Taking care of the legal side of cold brew tea manufacturing can get expensive quickly. You’ll also need funds for equipment, packaging materials, and marketing. This means your iced tea business can require thousands of dollars of investment just to get off the ground, especially depending on what kinds of packaging that you need.

Fortunately, you don’t necessarily need to raise the funds yourself. There are plenty of small business loans available to help you get your business off the ground in the gig economy.

Babette Donaldson, founder of the International Tea Sippers Society, explains that generating multiple streams of income is in your best interest as a new business owner. Rather than handing in your two weeks’ notice, consider starting your iced tea business as a side hustle rather than your full-time gig. This will give you time to respond to challenges without having to worry about paying your bills at the end of the month. 

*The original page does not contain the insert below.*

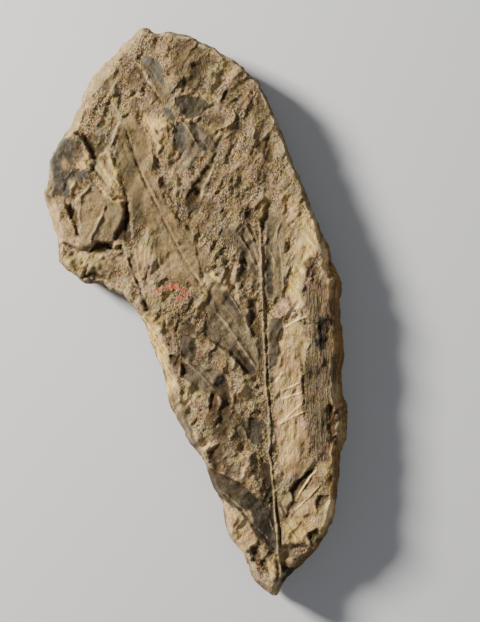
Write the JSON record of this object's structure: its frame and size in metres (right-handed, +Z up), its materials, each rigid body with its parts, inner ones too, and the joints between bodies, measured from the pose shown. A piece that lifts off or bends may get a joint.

You don’t necessarily have to turn your side hustle into a full-time gig, either. In fact, many people now use their side hustle to generate extra cash in retirement. This is ideal if you’re approaching retirement age and have a passion for other profitable hobbies like gardening, cooking, or crafting. Iced tea brewing can be a single feather in your cap, rather than your sole source of income in later life. 

If, however, you do want to launch a full-time venture, consider reaching out to the Small Business Development organization in your state. These centers can help you raise capital and give you expert guidance to help you achieve your business goals. They’ll also be able to help you apply for bank loans by walking you through the best practices to maximize your chance of securing funding. 


Selling iced tea is a great way to make money from your hobby and earn some serious side income. However, before you start selling, you’ll need to apply for the requisite permits. Get the ball rolling by contacting a small business advisor who understands your state’s laws and can help you avoid expensive missteps during the early stages of production.